Projekte gegen Gewalt

Und auch bei anderen Vereinen bemühen sich die Klubs nach dem 7. Oktober 2023 um kreative Lösungen, um Spannungen zu vermeiden, sagt der Autor Jan Busse: "Und es ist so, dass beispielsweise bei Maccabi Haifa und Maccabi Netanya die Vereinsführung befürchtet hat, dass es während Schweigeminuten auch zu antiarabischen Aufrufen hätte kommen können. Also ,Tod den Arabern‘ hört man leider sehr, sehr häufig im Stadion. Und um das zu verhindern, hat man statt einer Schweigeminute eine Minute lang Applaus im Stadion abhalten lassen."
Der Fußball in Israel galt lange als Symbol der Koexistenz. Mitunter standen drei oder vier arabischstämmige Spieler in der Startelf des Nationalteams. Einer der Prominentesten: Dia Saba von Maccabi Haifa. Dessen Ehefrau hat nach dem 7. Oktober 2023 mehr Empathie für Kinder aus Gaza gefordert. Dia Saba hat daraufhin Morddrohungen erhalten und kam im Nationalteam vorübergehend nicht mehr zum Einsatz.

Arabische Israelis unter großem Druck

Es ist ein Beispiel von vielen für die hochsensible Debatte in Israel, sagt der Historiker Amir Theilhaber: "Und dass israelische Palästinenser unter einem enormen Druck stehen, sich nicht zu äußern. Beziehungsweise dass Äußerungen sehr schnell misskonstruiert werden beziehungsweise als Terrorunterstützung aufgefasst werden."
Amir Theilhaber ist auch für den New Israel Fund tätig. Diese NGO fördert zivilgesellschaftliche Projekte in Israel, darunter das Fußballprojekt "Kick it Out". In den vergangenen Monaten haben sich mehrfach auch Fangruppen und Vereine gegen Rassismus positioniert. Doch die Geldstrafen, die der israelische Fußballverband gegen Klubs von rassistischen Fans verhängt, sind häufig gering.
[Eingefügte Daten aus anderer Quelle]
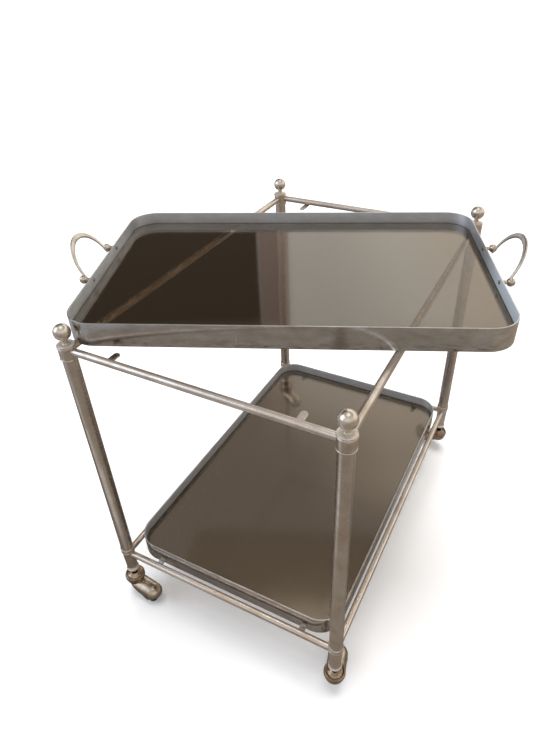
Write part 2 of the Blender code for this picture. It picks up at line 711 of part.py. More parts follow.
def handle_mesh():
    """Crescent strap in its own plane: width along Y, rise along Z, thickness along X."""
    flare_share = HANDLE_FOOT_HALF_WIDTH / HANDLE_HALF_WIDTH - 1
    corner_share = 0.28
    flare_power = 10

    def centre_line(angle):
        spread = math.cos(angle)
        flare = 1 + flare_share * abs(spread) ** flare_power
        return -HANDLE_HALF_WIDTH * spread * flare, HANDLE_RISE * math.sin(angle)

    stations = [(-HANDLE_FOOT_HALF_WIDTH, -HANDLE_TAIL, -1, 0, 0)]
    for step in range(HANDLE_STEPS + 1):
        angle = math.pi * step / HANDLE_STEPS
        y, z = centre_line(angle)
        normal = math.atan2(math.sin(angle) * HANDLE_HALF_WIDTH, -math.cos(angle) * HANDLE_RISE)
        stations.append((y, z, math.cos(normal), math.sin(normal), math.sin(angle)))
    stations.append((HANDLE_FOOT_HALF_WIDTH, -HANDLE_TAIL, 1, 0, 0))
    rings = []
    for y, z, normal_y, normal_z, swell in stations:
        half_width = (HANDLE_STRAP_END_WIDTH + (HANDLE_STRAP_WIDTH - HANDLE_STRAP_END_WIDTH) * swell) / 2
        half_thick = HANDLE_STRAP_THICKNESS * swell + HANDLE_STRAP_END_THICKNESS * (1 - swell)
        half_thick = half_thick / 2
        corner = half_thick * 2 * corner_share
        inner = half_width - corner
        flat = half_thick - corner
        section = [
            (half_width, flat),
            (inner, half_thick),
            (-inner, half_thick),
            (-half_width, flat),
            (-half_width, -flat),
            (-inner, -half_thick),
            (inner, -half_thick),
            (half_width, -flat),
        ]
        rings.append([(thick, y + normal_y * wide, z + normal_z * wide) for wide, thick in section])
    return lofted("handle", rings)


def knob_mesh():
    """Ball knob on a stem along X, slotted on its -Y side for the strap's end and bored for its screw."""
    ball = KNOB_DIAMETER / 2
    stem = KNOB_STEM_DIAMETER / 2
    foot = KNOB_FOOT_DIAMETER / 2
    base = -KNOB_STANDOFF + FIT_GAP
    bore = SCREW_DIAMETER / 2 + FIT_GAP
    bore_end = -KNOB_STANDOFF + SCREW_GRIP + FIT_GAP
    outline = [
        (0, bore_end),
        (bore, bore_end),
        (bore, base),
        (foot, base),
        (foot, base + KNOB_FOOT_THICKNESS / 2),
        (stem, base + KNOB_FOOT_THICKNESS),
    ]
    start = -math.acos(stem / ball)
    for step in range(KNOB_STEPS):
        angle = start + (math.pi / 2 - start) * step / KNOB_STEPS
        outline.append((ball * math.cos(angle), ball * math.sin(angle)))
    outline.append((0, ball))
    knob = moved(turned("handle_knob", outline, KNOB_SIDES), OUTWARDS)

    half_thick = HANDLE_STRAP_END_THICKNESS / 2 + FIT_GAP
    strap_middle = HANDLE_FOOT_HALF_WIDTH - KNOB_HALF_SPACING
    deep = strap_middle + HANDLE_STRAP_END_WIDTH / 2 + FIT_GAP
    floor = -HANDLE_TAIL - FIT_GAP
    plan = [(-half_thick, -KNOB_DIAMETER), (half_thick, -KNOB_DIAMETER), (half_thick, deep), (-half_thick, deep)]
    slot = lofted("slot", [[(x, y, level) for x, y in plan] for level in (floor, KNOB_DIAMETER)])
    return carved(knob, [moved(slot, Matrix.Rotation(HANDLE_LEAN, 4, "Y"))])


def screw_mesh():
    """Domed screw along X, from inside the rim into a knob, with its zero at the rim's outer face."""
    shank = SCREW_DIAMETER / 2
    head = SCREW_HEAD_DIAMETER / 2
    seat = -TRAY_STRIP - FIT_GAP
    dome_share = 0.55
    outline = [
        (0, seat - SCREW_HEAD_HEIGHT),
        (head * dome_share, seat - SCREW_HEAD_HEIGHT),
        (head, seat - SCREW_HEAD_HEIGHT * (1 - dome_share)),
        (head, seat),
        (shank, seat),
        (shank, SCREW_GRIP),
        (0, SCREW_GRIP),
    ]
    return moved(turned("handle_screw", outline, SCREW_SIDES), OUTWARDS)


def build_handles(serving):
    """At each end of the serving tray a crescent strap between two knobs, with their screws."""
    handle_finish = finish("handle nickel", (0.44, 0.37, 0.28), 0.26, 1.0)
    strap = handle_mesh()
    knob = knob_mesh()
    knobs = {1: knob, -1: moved(knob, Matrix.Diagonal((1, -1, 1, 1)))}
    screw = screw_mesh()
    face = TRAY_LENGTH / 2
    foot = face + KNOB_STANDOFF
    for end, turn, way in (("right", 0, 1), ("left", math.pi, -1)):
        lean = Matrix.Rotation(turn, 4, "Z") @ Matrix.Rotation(HANDLE_LEAN, 4, "Y")
        piece("handle_" + end, strap, handle_finish, serving, (way * foot, 0, KNOB_HEIGHT), lean.to_euler())
        for side, mesh in knobs.items():
            across = way * side * KNOB_HALF_SPACING
            name = end + ("_rear" if across > 0 else "_front")
            turned_out = (0, 0, turn)
            piece("handle_knob_" + name, mesh, handle_finish, serving, (way * foot, across, KNOB_HEIGHT), turned_out)
            piece("handle_screw_" + name, screw, handle_finish, serving, (way * face, across, KNOB_HEIGHT), turned_out)


def serving_tray_place():
    """Middle of the serving tray, seen from the middle of the posts, with its corner at the finial."""
    reach = TRAY_CORNER_RADIUS + SERVING_TRAY_CLEARANCE + FINIAL_BALL_DIAMETER / 2
    along = TRAY_LENGTH / 2 - TRAY_CORNER_RADIUS + reach * math.cos(SERVING_TRAY_CORNER_WAY)
    across = TRAY_WIDTH / 2 - TRAY_CORNER_RADIUS + reach * math.sin(SERVING_TRAY_CORNER_WAY)
    turn_cos = math.cos(SERVING_TRAY_TURN)
    turn_sin = math.sin(SERVING_TRAY_TURN)
    x = along * turn_cos - across * turn_sin - POST_SPACING_X / 2
    y = along * turn_sin + across * turn_cos - POST_SPACING_Y / 2
    return x, y


def build_trays(cart):
    """Lower tray on the lower tabs, and the serving tray askew on the upper rails."""
    rim_finish = finish("rim metal", (0.16, 0.15, 0.14), 0.36, 1.0)
    glass_finish = finish("smoked glass", (0.20, 0.16, 0.13), 0.06, 0.0)

    lower = empty("lower_tray", (0, 0, LOWER_TRAY_BOTTOM), math.pi / 2, cart)
    piece("lower_tray_rim", rim_mesh("lower_tray_rim"), rim_finish, lower)
    piece("lower_tray_glass", glass_mesh("lower_tray_glass"), glass_finish, lower)

    spot = (*serving_tray_place(), SERVING_TRAY_BOTTOM)
    serving = empty("serving_tray", spot, SERVING_TRAY_TURN, cart)
    rim = carved(rim_mesh("serving_tray_rim"), screw_hole_cutters())
    piece("serving_tray_rim", rim, rim_finish, serving)
    piece("serving_tray_glass", glass_mesh("serving_tray_glass"), glass_finish, serving)
    build_handles(serving)


def middle_of_box():
    """Where the middle of the cart's box lies, seen from the middle of its four posts.

    Along X the serving tray reaches past the frame at both ends, so its own middle counts. Along Y
    the casters reach furthest.
    """
    lows = []
    highs = []
    for corner, (side_x, side_y, turns) in CORNERS.items():
        axis_y = side_y * POST_SPACING_Y / 2
        rear_y = HOOD_REAR_TRAIL * math.sin(CASTER_HEADINGS[corner])
        lows.append(axis_y + min(-CUP_DIAMETER / 2, rear_y - HOOD_RADIUS))
        highs.append(axis_y + max(CUP_DIAMETER / 2, rear_y + HOOD_RADIUS))
    tray_x, tray_y = serving_tray_place()
    return tray_x, (min(lows) + max(highs)) / 2


clear_scene()
middle_x, middle_y = middle_of_box()
cart = empty("cart", (-middle_x, -middle_y, 0))
build_frame(cart)
build_casters(cart)
build_trays(cart)
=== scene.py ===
"""Looks of a two-tier bar cart: nickelled tube frame, smoked glass trays, hooded swivel casters.

Every length is in metres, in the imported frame: +Z up, X along the short side, Y along the long side.
"""

import math

import bmesh
import bpy
from mathutils import Matrix, Vector


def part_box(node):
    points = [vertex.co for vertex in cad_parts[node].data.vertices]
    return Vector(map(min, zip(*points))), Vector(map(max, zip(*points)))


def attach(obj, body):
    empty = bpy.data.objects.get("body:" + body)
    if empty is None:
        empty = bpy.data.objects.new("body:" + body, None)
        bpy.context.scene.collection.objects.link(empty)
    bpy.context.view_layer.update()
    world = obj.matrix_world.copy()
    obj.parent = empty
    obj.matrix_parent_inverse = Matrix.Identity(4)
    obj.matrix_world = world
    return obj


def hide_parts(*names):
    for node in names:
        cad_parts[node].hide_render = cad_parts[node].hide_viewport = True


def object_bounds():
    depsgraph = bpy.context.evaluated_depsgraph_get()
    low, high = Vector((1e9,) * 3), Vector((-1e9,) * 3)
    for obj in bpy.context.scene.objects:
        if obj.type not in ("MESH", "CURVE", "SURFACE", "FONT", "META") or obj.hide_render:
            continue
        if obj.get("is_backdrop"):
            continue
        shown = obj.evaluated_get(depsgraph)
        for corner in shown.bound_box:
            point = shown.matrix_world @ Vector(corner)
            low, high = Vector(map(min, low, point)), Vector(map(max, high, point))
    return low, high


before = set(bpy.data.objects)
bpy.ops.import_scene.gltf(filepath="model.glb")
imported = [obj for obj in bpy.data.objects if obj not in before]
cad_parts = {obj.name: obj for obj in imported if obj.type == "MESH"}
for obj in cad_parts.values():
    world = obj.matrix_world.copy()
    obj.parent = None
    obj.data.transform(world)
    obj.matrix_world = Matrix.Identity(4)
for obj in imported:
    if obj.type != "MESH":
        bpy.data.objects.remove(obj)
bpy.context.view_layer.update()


# Posts: four uprights of 25 mm drawn brass tube, nickel plated and hand polished. The plate has dulled
# to a warm satin, with brown tarnish in soft patches and fine polishing lines that run up the tube.
# Each one plugs into the fitting below it and carries the sleeve and finial above.

CORNERS = {"front_left": 0, "front_right": 1, "rear_right": 2, "rear_left": 3}
POST_RADIUS = 0.0125
POST_BORE_RADIUS = 0.011
POST_SIDES = 56
WELD = 0.000001
IN_COLOUR = {"data_type": "RGBA"}


def skinned(rings, ends="flat"):
    """Join each ring of points to the next. The ends are flat, open, or looped last to first."""
    bm = bmesh.new()
    loops = [[bm.verts.new(point) for point in ring] for ring in rings]
    pairs = list(zip(loops, loops[1:]))
    if ends == "looped":
        pairs.append((loops[-1], loops[0]))
    if ends == "flat":
        bm.faces.new(loops[0])
        bm.faces.new(loops[-1])
    for lower, upper in pairs:
        for index in range(len(lower)):
            follower = (index + 1) % len(lower)
            bm.faces.new((lower[index], lower[follower], upper[follower], upper[index]))
    return bm


def turned(outline, sides, closed=False):
    """Turn (radius, height) points about Z. An open outline starts and ends on the axis."""
    turns = [math.tau * side / sides for side in range(sides)]
    rings = [
        [(radius * math.cos(a), radius * math.sin(a), height) for a in turns] for radius, height in outline
    ]
    return skinned(rings, "looped" if closed else "open")


def smoothed(mesh, sharp=35.0):
    """Shade a mesh smooth, and keep the edges that turn by more than an angle in degrees."""
    mesh.shade_smooth()
    mesh.set_sharp_from_angle(angle=math.radians(sharp))
    return mesh


def in_scene(name, data):
    """A new object, linked to the scene."""
    thing = bpy.data.objects.new(name, data)
    bpy.context.scene.collection.objects.link(thing)
    return thing


def meshed(name, bm, sharp=35.0):
    """Weld the drawn shape, face it outwards and hand it over smooth, with its sharp edges kept."""
    bmesh.ops.remove_doubles(bm, verts=bm.verts, dist=WELD)
    bmesh.ops.recalc_face_normals(bm, faces=bm.faces)
    mesh = bpy.data.meshes.new(name)
    bm.to_mesh(mesh)
    bm.free()
    return smoothed(mesh, sharp)


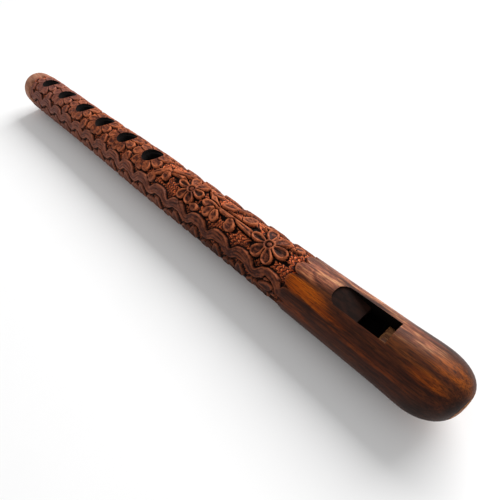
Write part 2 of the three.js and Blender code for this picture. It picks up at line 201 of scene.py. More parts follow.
def scallop_shift(turn):
    """How far the edge of the plain head falls back between its lobes."""
    lobe = 360 / SCALLOP_COUNT
    across = 2 * (np.mod(turn - SCALLOP_TURN + lobe / 2, lobe) / lobe) - 1
    return SCALLOP_LENGTH * (1 - np.sqrt(np.clip(1 - across**2, 0, 1)))


def scallop_slide(station):
    """Share of the scallops' shift that a ring takes: all of it at the edge of the head."""
    slide = smooth(CARVED_STATION - SCALLOP_FADE, CARVED_STATION, station)
    return slide - smooth(CARVED_STATION + SCALLOP_HOLD, CARVED_STATION + SCALLOP_FADE, station)


def wobble(station, turn, length, seed, waves=5, most_tilt=3):
    """Slow uneven waves between -1 and 1, a few of them summed, of about this length."""
    draw = np.random.default_rng(seed)
    total = 0
    for _ in range(waves):
        tilt = draw.integers(-most_tilt, most_tilt + 1)
        along = draw.uniform(0.6, 1.5) * 2 * math.pi / length
        total = total + np.sin(along * station + np.radians(turn) * tilt + draw.uniform(0, 6.3))
    return total / waves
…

Gesetze werden unterlaufen

Amir Theilhaber plädiert für mehr Prävention und sagt: "Auch mit solchen Methoden, dass man dann sagt, man hält die Spiele nicht mehr so oft abends ab, um so mehr Familien und auch Kinder ins Stadion reinzubekommen, um eine andere Atmosphäre zu schaffen. Also dass das nicht eine Domäne der toxischen Männlichkeit ist."
Vor dem Antritt der aktuellen Regierung haben einige Ministerien Gesetze gegen Rassismus verabschiedet. Doch Amir Theilhaber glaubt, dass sie unter dem rechtsextremen Sicherheitsminister Itamar Ben-Gvir nicht mehr konsequent angewendet werden. Und das strahle eben auch auf den Fußball ab.